Total retail sales in May, provisionally estimated at HKD34.5 billion (USD4.4 billion), was up 18.4 percent year-on-year, boosted by the first round of consumption vouchers issued by the Hong Kong government in April and May, according to real estate services firm CBRE.
Below, a look at key trends influencing Hong Kong’s retail landscape.
Local consumption has returned to pre-pandemic levels
“The gradual recovery for the retail market is tracking prosperously with local consumption already returned to the level in 2019,” says Lawrence Wan, senior director and head of advisory and transaction services, retail, at CBRE Hong Kong.
The first half also registered 870,000 square feet of retail leasing volume – the highest for a half-year period on record. Among the districts that drove the drop in vacancy rates is Causeway Bay, which recently secured a high-profile luxury retailer in Chanel, among others, in May.
“Overall, retailers strengthened noticeably in H1 2023. While pharmacies, galleries, and some F&B chain groups are now looking to expand quickly, luxury brands remain largely cautious and [it] will take some time for them to further observe the latest spending pattern of mainland Chinese tourists before they will be more engaged in leasing.”
Retailers count on Hongkongers’ appetite for premium F&B
While prestige beauty brands and jewellers added presence to high streets, F&B openings comprised 32 percent of new leasing activity in the first half.
From California-established fast casual concept Eggslut to Feuille, a new restaurant from acclaimed French chef David Toutain operated by ZS Hospitality, Hong Kong is seeing a renewed surge in F&B openings.
K11 Group, in particular, has ambitions to position itself as Kowloon’s premier culinary hub, bringing a sister restaurant of Bangkok-based Thai restaurant Le Du, which earned the No. 1 spot on this year’s Asia’s 50 Best Restaurants list, to K11. Consistent with reported leasing trends, other new concepts introduced by K11 Group include Maison Margiela Fragrances, Clé de Peau Beauté, and Maison Kitsune.
Kevin Lam, executive director and head of retail services, agency and management for Hong Kong at Cushman & Wakefield, notes, “The spending pattern of mainlanders has changed from ‘shopping-centric’ to more ‘experience-based’ tourism.”
Jewellery and watches, fashion, and beauty popular among tourists
Jewellery and watches, fashion and accessories, and medicines and cosmetics were the most coveted product categories for tourist shoppers, with year-on-year growth rates of 76.7 percent, 54 percent, and 37.4 percent, respectively.
Hong Kong’s Central district saw the strongest increase of 7.1 percent, supported by both high-end tourists and local consumption.

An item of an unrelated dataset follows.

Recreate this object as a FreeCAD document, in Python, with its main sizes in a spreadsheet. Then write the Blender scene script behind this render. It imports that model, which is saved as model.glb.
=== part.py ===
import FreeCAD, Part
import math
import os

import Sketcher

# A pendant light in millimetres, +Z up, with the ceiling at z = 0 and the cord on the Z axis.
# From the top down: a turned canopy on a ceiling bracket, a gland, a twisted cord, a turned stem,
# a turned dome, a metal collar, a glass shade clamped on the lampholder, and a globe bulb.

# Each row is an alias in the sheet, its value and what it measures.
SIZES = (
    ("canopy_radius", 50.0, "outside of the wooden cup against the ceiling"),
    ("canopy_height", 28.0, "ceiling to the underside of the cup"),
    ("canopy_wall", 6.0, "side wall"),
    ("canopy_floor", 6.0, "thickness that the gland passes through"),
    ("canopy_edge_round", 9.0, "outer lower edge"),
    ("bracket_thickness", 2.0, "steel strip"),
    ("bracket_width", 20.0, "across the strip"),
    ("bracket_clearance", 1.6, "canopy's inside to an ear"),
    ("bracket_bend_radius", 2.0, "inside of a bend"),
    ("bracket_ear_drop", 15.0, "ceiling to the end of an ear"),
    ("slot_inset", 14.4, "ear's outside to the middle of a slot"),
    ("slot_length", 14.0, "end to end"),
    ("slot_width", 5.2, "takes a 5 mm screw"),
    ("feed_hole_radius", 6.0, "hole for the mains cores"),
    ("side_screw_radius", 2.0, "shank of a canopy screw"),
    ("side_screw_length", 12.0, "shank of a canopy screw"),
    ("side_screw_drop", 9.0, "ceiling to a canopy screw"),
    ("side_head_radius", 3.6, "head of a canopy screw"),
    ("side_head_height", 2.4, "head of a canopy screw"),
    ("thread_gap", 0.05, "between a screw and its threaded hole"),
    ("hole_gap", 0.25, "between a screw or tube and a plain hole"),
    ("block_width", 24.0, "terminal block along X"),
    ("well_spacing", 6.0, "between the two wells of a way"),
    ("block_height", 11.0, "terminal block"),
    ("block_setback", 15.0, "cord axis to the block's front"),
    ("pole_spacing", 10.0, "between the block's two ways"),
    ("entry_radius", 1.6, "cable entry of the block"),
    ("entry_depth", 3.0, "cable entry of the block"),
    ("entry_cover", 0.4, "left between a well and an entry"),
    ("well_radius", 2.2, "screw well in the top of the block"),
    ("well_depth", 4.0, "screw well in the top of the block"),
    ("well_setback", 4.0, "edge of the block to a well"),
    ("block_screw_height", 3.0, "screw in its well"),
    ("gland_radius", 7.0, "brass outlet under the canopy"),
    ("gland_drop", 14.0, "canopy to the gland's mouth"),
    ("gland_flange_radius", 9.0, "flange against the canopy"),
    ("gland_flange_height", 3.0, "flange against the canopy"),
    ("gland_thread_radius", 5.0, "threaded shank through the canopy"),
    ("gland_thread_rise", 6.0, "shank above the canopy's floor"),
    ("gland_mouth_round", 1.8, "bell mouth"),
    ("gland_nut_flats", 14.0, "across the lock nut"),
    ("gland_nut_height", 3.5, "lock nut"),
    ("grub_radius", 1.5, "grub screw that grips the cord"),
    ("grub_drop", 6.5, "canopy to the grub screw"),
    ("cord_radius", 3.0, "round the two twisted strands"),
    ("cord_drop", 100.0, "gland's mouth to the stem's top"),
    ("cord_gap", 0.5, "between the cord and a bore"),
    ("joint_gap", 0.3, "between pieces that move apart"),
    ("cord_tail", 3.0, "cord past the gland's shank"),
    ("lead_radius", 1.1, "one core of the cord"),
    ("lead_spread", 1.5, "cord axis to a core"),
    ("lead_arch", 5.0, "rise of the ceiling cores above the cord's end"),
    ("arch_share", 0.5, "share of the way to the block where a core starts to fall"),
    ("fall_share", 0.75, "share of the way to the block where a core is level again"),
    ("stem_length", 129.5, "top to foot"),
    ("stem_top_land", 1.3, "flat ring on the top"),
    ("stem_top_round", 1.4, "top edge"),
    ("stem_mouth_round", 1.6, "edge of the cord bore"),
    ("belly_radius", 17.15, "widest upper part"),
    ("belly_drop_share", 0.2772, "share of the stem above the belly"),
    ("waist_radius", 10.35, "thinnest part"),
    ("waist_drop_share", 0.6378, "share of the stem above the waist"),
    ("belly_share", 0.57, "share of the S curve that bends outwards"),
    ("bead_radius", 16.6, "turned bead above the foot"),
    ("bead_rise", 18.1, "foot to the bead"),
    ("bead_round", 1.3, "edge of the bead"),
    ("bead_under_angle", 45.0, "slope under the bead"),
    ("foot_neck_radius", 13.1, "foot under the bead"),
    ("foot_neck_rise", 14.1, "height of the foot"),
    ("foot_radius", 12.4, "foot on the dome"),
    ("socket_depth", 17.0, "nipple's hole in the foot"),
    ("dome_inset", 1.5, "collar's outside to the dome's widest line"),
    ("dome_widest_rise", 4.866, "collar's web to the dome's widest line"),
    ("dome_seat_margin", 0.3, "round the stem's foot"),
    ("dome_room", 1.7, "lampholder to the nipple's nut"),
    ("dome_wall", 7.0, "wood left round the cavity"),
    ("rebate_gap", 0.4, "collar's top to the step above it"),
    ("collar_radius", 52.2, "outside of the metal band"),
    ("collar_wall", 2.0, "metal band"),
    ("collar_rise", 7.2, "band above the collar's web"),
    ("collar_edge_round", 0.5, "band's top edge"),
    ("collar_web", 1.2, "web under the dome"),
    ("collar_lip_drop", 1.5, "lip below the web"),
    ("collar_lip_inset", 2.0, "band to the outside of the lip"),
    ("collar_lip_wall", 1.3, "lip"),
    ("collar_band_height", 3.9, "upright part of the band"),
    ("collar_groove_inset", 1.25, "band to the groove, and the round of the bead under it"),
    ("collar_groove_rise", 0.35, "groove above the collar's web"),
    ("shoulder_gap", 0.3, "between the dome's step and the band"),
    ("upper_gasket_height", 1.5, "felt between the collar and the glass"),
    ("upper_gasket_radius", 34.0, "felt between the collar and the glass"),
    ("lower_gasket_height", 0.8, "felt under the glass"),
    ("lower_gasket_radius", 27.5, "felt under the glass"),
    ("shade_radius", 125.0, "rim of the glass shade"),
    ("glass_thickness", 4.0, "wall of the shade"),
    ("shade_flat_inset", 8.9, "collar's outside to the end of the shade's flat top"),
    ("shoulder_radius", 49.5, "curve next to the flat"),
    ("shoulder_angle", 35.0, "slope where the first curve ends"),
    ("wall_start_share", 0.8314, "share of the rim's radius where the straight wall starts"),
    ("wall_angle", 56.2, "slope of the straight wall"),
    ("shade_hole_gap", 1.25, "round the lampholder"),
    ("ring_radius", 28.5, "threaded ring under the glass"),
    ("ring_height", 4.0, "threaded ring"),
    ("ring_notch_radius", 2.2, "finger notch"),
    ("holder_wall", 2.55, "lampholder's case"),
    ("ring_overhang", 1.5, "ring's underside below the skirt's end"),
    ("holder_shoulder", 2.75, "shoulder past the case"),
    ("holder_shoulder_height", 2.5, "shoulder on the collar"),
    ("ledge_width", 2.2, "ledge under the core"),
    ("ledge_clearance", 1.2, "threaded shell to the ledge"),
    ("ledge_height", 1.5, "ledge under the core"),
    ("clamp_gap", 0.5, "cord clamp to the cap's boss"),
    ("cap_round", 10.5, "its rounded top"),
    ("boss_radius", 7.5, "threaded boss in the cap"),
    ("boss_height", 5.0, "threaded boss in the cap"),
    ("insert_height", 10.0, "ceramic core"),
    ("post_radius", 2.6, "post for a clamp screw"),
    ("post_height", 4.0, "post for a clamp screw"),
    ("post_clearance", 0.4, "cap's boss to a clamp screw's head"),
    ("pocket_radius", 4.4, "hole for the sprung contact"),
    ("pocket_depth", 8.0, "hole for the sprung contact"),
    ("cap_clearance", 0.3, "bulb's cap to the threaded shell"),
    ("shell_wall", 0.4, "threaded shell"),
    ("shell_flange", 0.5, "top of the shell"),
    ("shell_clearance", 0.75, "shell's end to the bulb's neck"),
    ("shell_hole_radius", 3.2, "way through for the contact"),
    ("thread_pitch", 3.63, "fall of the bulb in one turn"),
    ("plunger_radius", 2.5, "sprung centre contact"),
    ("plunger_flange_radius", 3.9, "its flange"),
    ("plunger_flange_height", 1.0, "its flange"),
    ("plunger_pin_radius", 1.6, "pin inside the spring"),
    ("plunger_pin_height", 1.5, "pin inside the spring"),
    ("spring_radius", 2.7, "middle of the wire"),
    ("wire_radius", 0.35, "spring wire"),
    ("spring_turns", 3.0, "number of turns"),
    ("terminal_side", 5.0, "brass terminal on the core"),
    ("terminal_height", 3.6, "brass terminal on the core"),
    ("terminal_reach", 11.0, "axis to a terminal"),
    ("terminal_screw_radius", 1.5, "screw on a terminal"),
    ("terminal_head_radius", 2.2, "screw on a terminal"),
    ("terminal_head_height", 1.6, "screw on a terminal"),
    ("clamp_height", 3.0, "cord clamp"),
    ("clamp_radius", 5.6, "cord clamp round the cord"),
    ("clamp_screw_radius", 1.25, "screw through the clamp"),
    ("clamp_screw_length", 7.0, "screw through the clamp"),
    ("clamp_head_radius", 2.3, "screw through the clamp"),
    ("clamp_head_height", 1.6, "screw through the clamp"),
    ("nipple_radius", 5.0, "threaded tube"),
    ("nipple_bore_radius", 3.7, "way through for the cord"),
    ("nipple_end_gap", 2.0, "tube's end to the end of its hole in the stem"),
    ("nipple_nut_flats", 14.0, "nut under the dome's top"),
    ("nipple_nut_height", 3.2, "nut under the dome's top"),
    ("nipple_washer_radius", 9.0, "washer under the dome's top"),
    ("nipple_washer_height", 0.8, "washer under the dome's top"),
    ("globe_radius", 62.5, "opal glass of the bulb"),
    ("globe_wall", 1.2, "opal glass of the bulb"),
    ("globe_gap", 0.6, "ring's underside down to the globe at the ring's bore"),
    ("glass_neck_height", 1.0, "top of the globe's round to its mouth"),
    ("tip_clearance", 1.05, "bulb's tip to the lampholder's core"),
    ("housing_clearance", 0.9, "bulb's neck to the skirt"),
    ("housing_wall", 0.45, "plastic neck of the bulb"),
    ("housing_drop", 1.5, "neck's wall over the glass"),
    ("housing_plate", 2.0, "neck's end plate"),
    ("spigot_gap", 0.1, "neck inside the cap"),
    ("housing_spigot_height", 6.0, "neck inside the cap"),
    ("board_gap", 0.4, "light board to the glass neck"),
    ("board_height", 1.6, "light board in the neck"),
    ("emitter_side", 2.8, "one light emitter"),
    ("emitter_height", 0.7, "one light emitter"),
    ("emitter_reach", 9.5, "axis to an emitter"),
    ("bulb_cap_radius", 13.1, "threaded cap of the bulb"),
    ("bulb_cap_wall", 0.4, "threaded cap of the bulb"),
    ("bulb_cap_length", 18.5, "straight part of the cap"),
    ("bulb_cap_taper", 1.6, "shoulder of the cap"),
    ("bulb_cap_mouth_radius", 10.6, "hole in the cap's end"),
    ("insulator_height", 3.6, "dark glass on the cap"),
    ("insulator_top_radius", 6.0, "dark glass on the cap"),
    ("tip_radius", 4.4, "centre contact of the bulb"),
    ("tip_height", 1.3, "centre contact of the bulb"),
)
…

The old way of shopping is out as omnichannel retail thrives
“Shopping as we know it today is a blend of both physical and online shopping,” Kai Tang, head of Hong Kong at Adyen, a Dutch-headquartered payment company, points out. “The reason’s simple: consumers enjoy the convenience online shopping brings and the interactivity they get when visiting a physical store.”
It is unlikely that either format will trounce the other in the near future, as both brick-and-mortar retail and e-commerce remain key priorities.

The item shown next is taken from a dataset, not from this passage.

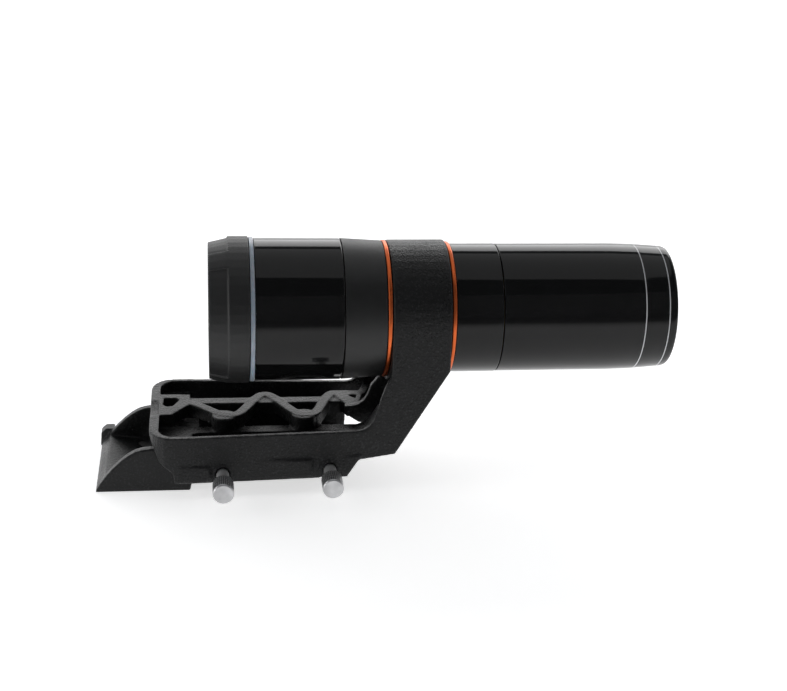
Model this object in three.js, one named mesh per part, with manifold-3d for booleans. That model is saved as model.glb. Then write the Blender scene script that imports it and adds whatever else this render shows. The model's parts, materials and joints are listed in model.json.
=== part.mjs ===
// Guide scope with a built-in camera, held in a cast ring bracket that clamps on a dovetail shoe.
// Millimetres. +X runs towards the objective, +Z is up, Z = 0 is the plane the shoe rests on.
import * as THREE from 'three';
import { mergeVertices } from 'three/addons/utils/BufferGeometryUtils.js';
import Module from 'manifold-3d';

const wasm = await Module();
wasm.setup();

// ---- driving dimensions -------------------------------------------------------------------
const AXIS = 78.5;            // height of the tube axis
const GAP = 0.3;              // clearance kept between touching pieces
const ROUND = 48;             // facets round the tube

const CAP_R = 33.6;           // rear cap
const CAP_X = 18.1;
const LIGHT_R = 33.1;         // pale light ring
const LIGHT_X0 = 18.4;
const LIGHT_X1 = 20.3;
const BODY_R = 32.9;          // gloss camera housing
const BODY_X1 = 60.0;
const CONE_X1 = 79.2;         // matte adaptor cone
const CONE_R0 = 32.6;
const CONE_R1 = 31.4;
const RING_X0 = 81.6;         // cast ring of the bracket
const RING_X1 = 108.3;
const RING_R = 31.8;
const BORE_R = 29.6;
const BARREL_X1 = 132.0;      // front barrel
const BARREL_R = 29.95;
const HOOD_X0 = 132.4;        // lens hood
const HOOD_X1 = 213.2;
const HOOD_R = 29.8;
const TUBE_R = 29.2;          // inner tube that carries everything
const TUBE_RI = 27.2;
const SLEEVE_R = 26.4;        // threaded sleeve the hood turns on
const CELL_R = 24.0;          // sliding lens cell

const FRAME_X0 = -27.3;       // open frame below the tube
const FRAME_X1 = 66.0;
const FRAME_TOP = 30.1;
const SKIRT_Z = 7.7;
const WALL = 2.8;
const END_WALL = 4.3;
const HALF_REAR = 36.1;       // half width of the frame, rear and front
const HALF_FRONT = 31.9;
const FAR_RAIL_TOP = 29.3;
const NEAR_RAIL_TOP = 23.1;
const RAIL_IN = 6.3;
const RAIL_OUT = 13.5;
const BLOCK_X0 = -5;          // clamp block with the dovetail groove
const BLOCK_X1 = 64.4;
const BLOCK_TOP = 20.5;
const POCKET_FLOOR = 21.6;    // floor of the rear pockets
const RIB_T = 4.8;            // wavy rib
const RIB_DEPTH = 6.2;
const BOSS_X = [6.8, 43.9];   // round bosses below the rib
const BOSS_Y = -8.6;
const BOSS_R = 5.8;

const DOVE_TOP = 15.9;        // male dovetail of the shoe
const DOVE_WIDE = 17.0;
const DOVE_NECK = 12.9;
const DOVE_NECK_Z = 7.5;
const SHOE_X0 = -52.1;
const SHOE_X1 = -8.2;
const SHOE_HALF = 26.5;
const PLATE_T = 4.2;
const RAIL_X1 = 61;

const SCREW_Z = 11.4;         // clamp screws
const SCREW_X = [5.6, 54.4];
const KNOB_R = 4.4;
const NECK_R = 2.8;
const SCREW_R = 2.5;          // threaded part of a clamp screw
const BUSH_R = 4.4;           // bore for its bush, put in from inside
const MOUTH_R = 3.2;          // hole in the wall

const SHOE_SCREW_X = [-14.0, 40.0];
const SHOE_SEAT = 9.0;        // height of the seat under each fixing screw's head

const SCALLOPS = [1.5, 121.5, 241.5];
const SCALLOP_HALF = 51;      // half its angle
const SCALLOP_X1 = 8.8;
const SCALLOP_DEPTH = 0.8;
const PLATE_R = 28.6;         // connector plate in the rear cap
const CAP_SCREW_R = 24.6;     // pitch radius of its four screws
const CAP_SCREWS = [45, 135, 225, 315].map((a) => a * Math.PI / 180);
const PORTS = [
  { name: 'guide_port', y: -13.0, z: 6.0, w: 13.4, h: 11.6, d: 9 },
  { name: 'hand_control_port', y: 13.0, z: 6.0, w: 13.4, h: 11.6, d: 9 },
  { name: 'usb_port', y: 0, z: -15.0, w: 9.4, h: 3.8, d: 7 },
];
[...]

Instead of focusing on sales channels as individual touch points, retailers must design seamless end-to-end experiences.
“In Hong Kong, we found that more and more shoppers are looking for such experiences, [such as] in-store kiosks that enable self-checkout, home delivery option for purchases made in-store, and mobile apps for self-checkout in stores,” Tang says. “Consumers are channel-agnostic, meaning they want to be able to switch easily from one channel to another when shopping.”
When it comes to loyalty programmes, Hong Kong retailers are behind – but are working on catching up
Hong Kong retailers traditionally focused on new customer acquisition over nurturing customer loyalty, but that’s already changing.
Seventy percent of Hong Kong shoppers said personalisation is important and they want to see more personalised discounts and offers at their most frequented shops, according to Adyen Hong Kong’s retail trends report.
“For retailers, this can take the form of offering promotions on an item that the customer frequently repurchases,” Tang says.
As more retailers look to retain and increase both local and overseas customers through loyalty programmes, data collection across sales points can help build a suitable model.